El hampa contra Brasil
Ni el gobernador del Estado de São Paulo, que asegura que mantiene el control de la situación, ni el presidente Lula da Silva, que antes de convocar una reunión de urgencia de su Gobierno ha apelado a la escolarización como remedio a la peor crisis de violencia callejera en décadas en la megalópolis brasileña, parecen sintonizar adecuadamente con la realidad, que en los últimos cuatro días ha dejado 81 muertos en la tercera ciudad más poblada del planeta por el ataque coordinado de bandas de delincuentes contra comisarías y patrullas policiales. Los pistoleros extendieron ayer su asalto a la quema de autobuses y el incendio de bancos, mientras en decenas de penales estatales presos sincronizadamente amotinados mantienen centenares de rehenes, la mayoría funcionarios.

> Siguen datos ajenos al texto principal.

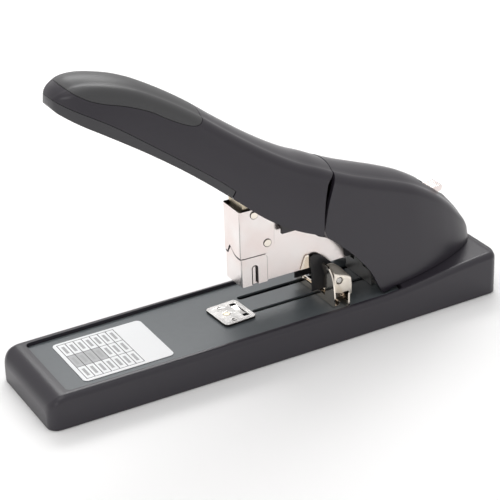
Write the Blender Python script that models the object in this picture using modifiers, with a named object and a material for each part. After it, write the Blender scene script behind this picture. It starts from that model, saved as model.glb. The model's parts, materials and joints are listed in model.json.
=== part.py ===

Para el gobernador Claudio Lembo, que un sindicato gansteril autodenominado Primer Comando de la Capital -que organizó hace cinco años la mayor insurrección penitenciaria del país- pueda sembrar el terror durante días con armamento pesado, matar a más de una treintena de policías y poner en jaque a una urbe de 20 millones de habitantes parece no ser motivo suficiente para solicitar la ayuda federal o del Ejército. El argumento inicial del presidente Lula, reivindicando el valor educativo de la escuela, es perfectamente inane para combatir este insólito asalto en toda regla contra la autoridad del Estado. Podría hacerse extensible a las ventajas de un país donde no existieran las abismales desigualdades sociales brasileñas, donde no hubiese una rampante corrupción política y administrativa o donde no se produjesen los inadmisibles excesos que han colocado al risueño gigante iberoamericano en el frontispicio de la crónica negra. Brasil, que tiene el mayor número de muertes por arma de fuego del mundo, con São Paulo a la cabeza, rechazó su prohibición en octubre pasado en referéndum.
Parece que el pretexto de la pesadilla que vive São Paulo es el traslado a cárceles remotas de máxima seguridad de algunos de los jefes criminales, que desde las superpobladas prisiones del Estado, que han triplicado su población desde mediados de los noventa, dirigen impunemente, móvil en mano, el rumbo de sus negocios mafiosos. La naturaleza y envergadura de la ofensiva desatada por estos capos revela la formidable organización de las bandas criminales y su capacidad para poner contra las cuerdas los poderes del Estado. Pero, desde el lado de la ley, la impunidad con que los pistoleros pueden llevar la iniciativa pone dramáticamente de relieve las carencias del Estado brasileño para imponer la seguridad en sus ciudades y cárceles y neutralizar las causas de una violencia estructural insostenible.